E' difficile dire se gli Stati generali della portualità e della logistica voluti da Maurizio Lupi si riveleranno la svolta tanto attesa per il settore o l'ennesima occasione persa. Di sicuro c'è che la partecipazione all'appuntameno testimonia un bisogno di risposte rimasto finora inascoltato. Da anni si dice che la legge del 1994 va cambiata, da anni questo cambiamento non arriva. Il Ministro dei Trasporti ha scelto la strada della concertazione, ascolando tutti ma promettendo che la bozza del nuovo Piano arriverà entro fine febbraio e non sarà un elenco di vaghe ambizioni, ma una road map di azioni e tempistiche precise. C'è da sperarlo, anche se per ora il numero di impegni presi sui massimi sistemi surclassa di gran lunga quello delle risposte precise.
Non ce ne sono sugli investimenti, con Lupi che promette l'individuazione di interventi mirati sugli scali strategici, ma non si sbilancia nè sui modi, nè sui destinatari, nè sui tempi (eppure i progetti degli scali sono sul suo tavolo da tempo, si sarà pur fatto un'idea). Non ce ne sono sull'autonomia finanziaria, osteggiata dal Ministero dell'Economia e ferma al palo da ormai oltre dieci anni. Non ce ne sono sulle Compagnie portuali, con l'intervento a gamba tesa del DDL Guidi che le vorrebbe abolire e il MIT che promette che "si farà quello che serve per garantire la competività degli scali", senza specificare in quale direzione ci si muoverà. Ha gioco facile Tirreno Bianchi, console della storica compagnia Pietro Chiesa, a dire che ci si aspettava qualche presa di posizione in più. In questo quadro di incertezza può succedere che due interventi distanti come quello di Giuliano Gallanti, critico sull'Agenzia unica nazionale ("i presidenti dell'Autorità portuali non possono essere ridotti ad amministratori di condomio") e quello di Luigi Merlo, che invece auspica una governance più forte del Ministero ("Serve un coordinamento nazionale") suonino entrambi legittimi e corretti.

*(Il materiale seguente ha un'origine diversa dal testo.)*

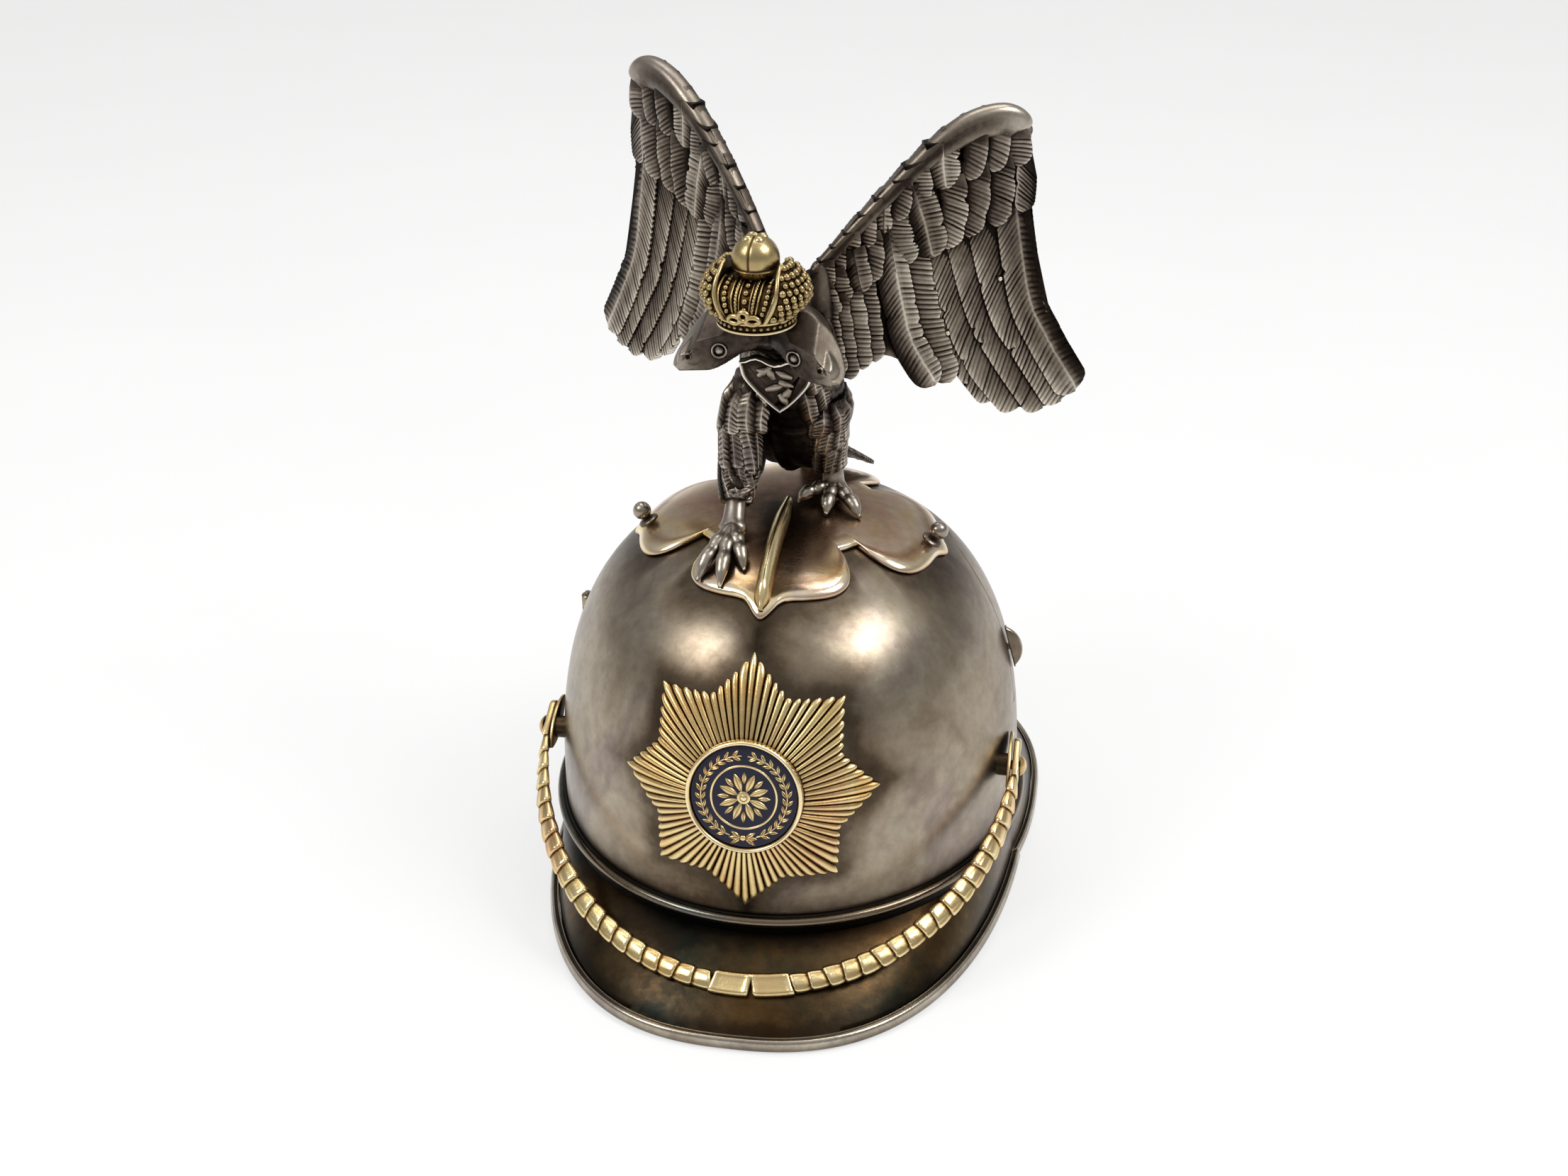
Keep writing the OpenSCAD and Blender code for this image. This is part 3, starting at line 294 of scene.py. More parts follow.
def stops(*rows):
    """Stops of a colour ramp, from rows of the place and the red, green and blue as 8-bit screen values"""
    return [(place, (*(linear(c) for c in colour), 1)) for place, *colour in rows]


class Nodes:
    """Short way to add shader nodes and join them"""

    def __init__(self, owner):
        owner.use_nodes = True
        self.tree = owner.node_tree
        self.tree.nodes.clear()

    def feed(self, socket, value):
        if isinstance(value, bpy.types.NodeSocket):
            self.tree.links.new(value, socket)
        else:
            socket.default_value = value

    def add(self, kind, inputs=None, **settings):
        node = self.tree.nodes.new(kind)
        for key, value in settings.items():
            setattr(node, key, value)
        for key, value in (inputs or {}).items():
            self.feed(node.inputs[key], value)
        return node

    def math(self, operation, *values):
        return self.add("ShaderNodeMath", dict(enumerate(values)), operation=operation).outputs[0]

    def noise(self, place, scale, detail=5, rough=0.6, distortion=0.0):
        return self.add("ShaderNodeTexNoise", {"Vector": place, "Scale": scale, "Detail": detail,
                                               "Roughness": rough, "Distortion": distortion}).outputs["Fac"]

    def ramp(self, factor, rows):
        node = self.add("ShaderNodeValToRGB", {"Fac": factor})
        points = node.color_ramp.elements
        while len(points) < len(rows):
            points.new(0.5)
        for point, (position, colour) in zip(points, rows):
            point.position = position
            point.color = colour
        return node.outputs["Color"]

    def blend(self, factor, a, b, kind="MIX"):
        node = self.add("ShaderNodeMix", {0: factor, 6: a, 7: b}, data_type="RGBA", blend_type=kind)
        return node.outputs[2]

    def spread(self, value, low, high, to_low, to_high):
        """Value between low and high, spread between to_low and to_high"""
        return self.add("ShaderNodeMapRange", {"Value": value, "From Min": low, "From Max": high,
                                               "To Min": to_low, "To Max": to_high}).outputs[0]

    def relief(self, height, strength, depth):
        return self.add("ShaderNodeBump", {"Height": height, "Strength": strength,
                                           "Distance": depth * MM}).outputs[0]

    def surface(self, **inputs):
        """Principled shader as the material's surface"""
        named = {key.replace("_", " "): value for key, value in inputs.items()}
        shader = self.add("ShaderNodeBsdfPrincipled", named)
        self.add("ShaderNodeOutputMaterial", {"Surface": shader.outputs[0]})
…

Il problema è che al momento manca una strategia e non è sicuro che emergerà da questo appuntamento nè dal tavolo tecnico del Ministero, che finora si è limitato a elencare le aspirazioni di tutti (sviluppo, sburocratizzazione, competitività, intermodalità e così via), senza indicare la strada per realizzarle. L'impressione è che quel tavolo, e la convocazione degli Stati generali, siano stati l'occasione per stilare l'ennesimo elenco di ciò che si dice da anni (e che ha dato luogo a ben due bozze di riforma, ferme da mesi sui banchi del Parlamento) senza che nulla si muova in risposta. Con il risultato che gli interventi dei rappresentanti delle varie categorie hanno espresso allo stesso tempo il malesse per un sistema troppo fermo e la preoccupazione per le possibili ricadute negative per i proprio associati di una riforma di cui non si sa ancora nulla, e che quindi è ancora più temibile.
Lupi è un politico che sa indicare grandi ambizioni senza sporcarsi le mani con impegni scomodi e se non vuole finire nell'elenco dei politicanti più preoccupati a non scontentare nessuno che a decidere, dovrà dare delle risposte. I tempi li ha dettati lui stesso e farà bene a rispettarli. A condizione di non ritrovarsi, a fine febbraio, con l'ennesimo elenco dei sogni, magari condito con qualche riferimento allo Sblocca Italia, da troppo tempo risposta facile alle domande scomode. Dove saranno concentrati gli investimenti? Quali infrastruttue sranno consuiderate strategiche e quali no? L'Autorità unica si farà sì o no, e con quali poteri? Le compagnie portuali dovranno essere cancellate con un colpo di spugna del DDL Guidi, oppure il Ministero dei Trasporti si opporrà a questa ipotesi?
Lupi finora non ha voluto scontentare nessuno, ma non basta questo per governare bene. Gli scali non sono tutti uguali, le potenzialità non sono le stesse, e se affermarlo significa pestare i piedi a qualche Autorità portuale di serie D, è il momento di farlo con chiarezza. Se le risorse sono poche, vanno concentrate sugli scali che hanno potenzialità di sviluppo. Sono considerazioni banali e forse semplicistiche, ma al momento non le abbiamo sentite. C'è tempo fino a fine febbraio, e questa volta è davvero l'ultima chiamata.